Unidentified assailants opened fire on the Israeli embassy in Athens with a Kalashnikov assault rifle in the early hours of Friday, police said, but no injuries or damage were reported.
Four people on two motorcycles fired shots at the embassy building in a northern suburb of Athens, a police official said. Bullets were lodged in the walls, while 15 spent bullet cases were found about 40 meters from the building.
Police have cordoned off the area around the embassy, which has not been a target in other acts of low-level violence in Greece in recent years as an economic crisis raises social and political tensions.
Shots were also fired at the German ambassador’s residence in Athens last year.
Israel wasted no time in blaming the attack on the Palestinian Authority and its president, Mahmoud Abbas, although it offered no evidence of such a tie.

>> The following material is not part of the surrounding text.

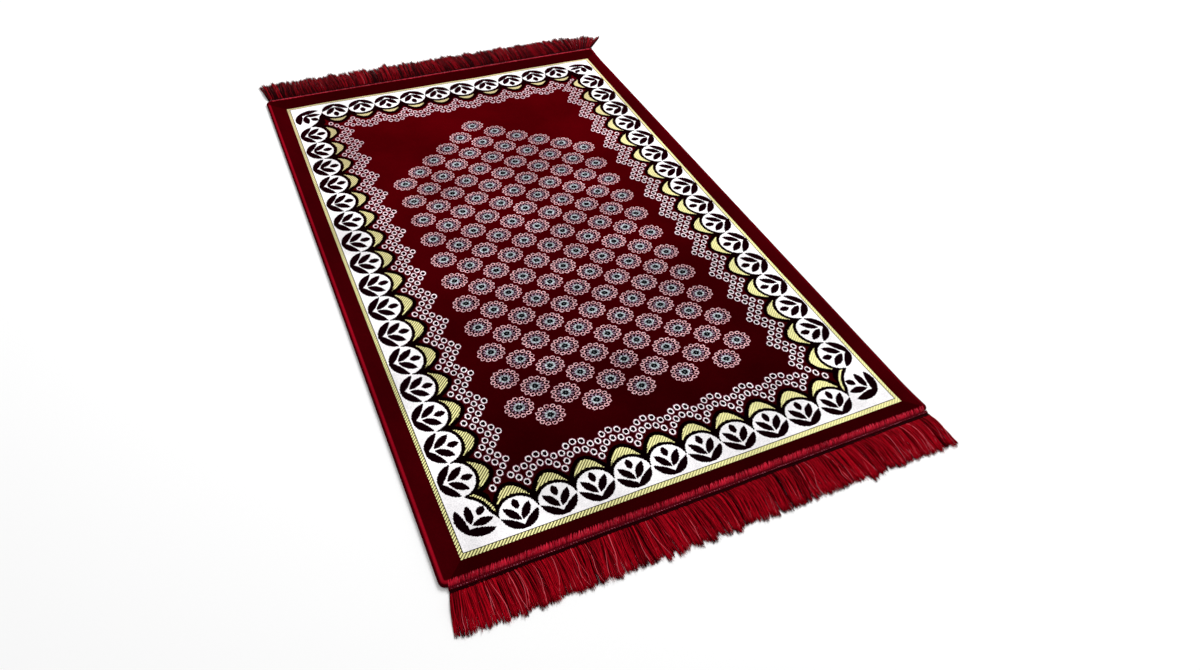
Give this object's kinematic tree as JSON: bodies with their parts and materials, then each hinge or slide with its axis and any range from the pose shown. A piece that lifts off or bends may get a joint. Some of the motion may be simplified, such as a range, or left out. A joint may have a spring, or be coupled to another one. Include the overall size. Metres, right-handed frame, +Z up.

“The attack on the Israeli embassy in Athens is another link in a chain of violent actions that has resulted from anti-Israeli incitement disseminated around the world by leaders of the Palestinian Authority and pro-Palestinian organizations,” said Foreign Ministry spokesman Emmanuel Nachshon.
The statement was issued under direction from Foreign Minister Avigdor Lieberman, Haaretz reported.
“The international community must condemn this ongoing incitement, which yields such results,” Nachshon said. “Israel thanks Greek authorities for the close collaboration in investigating the incident, and we hope the perpetrators will be apprehended and punished.”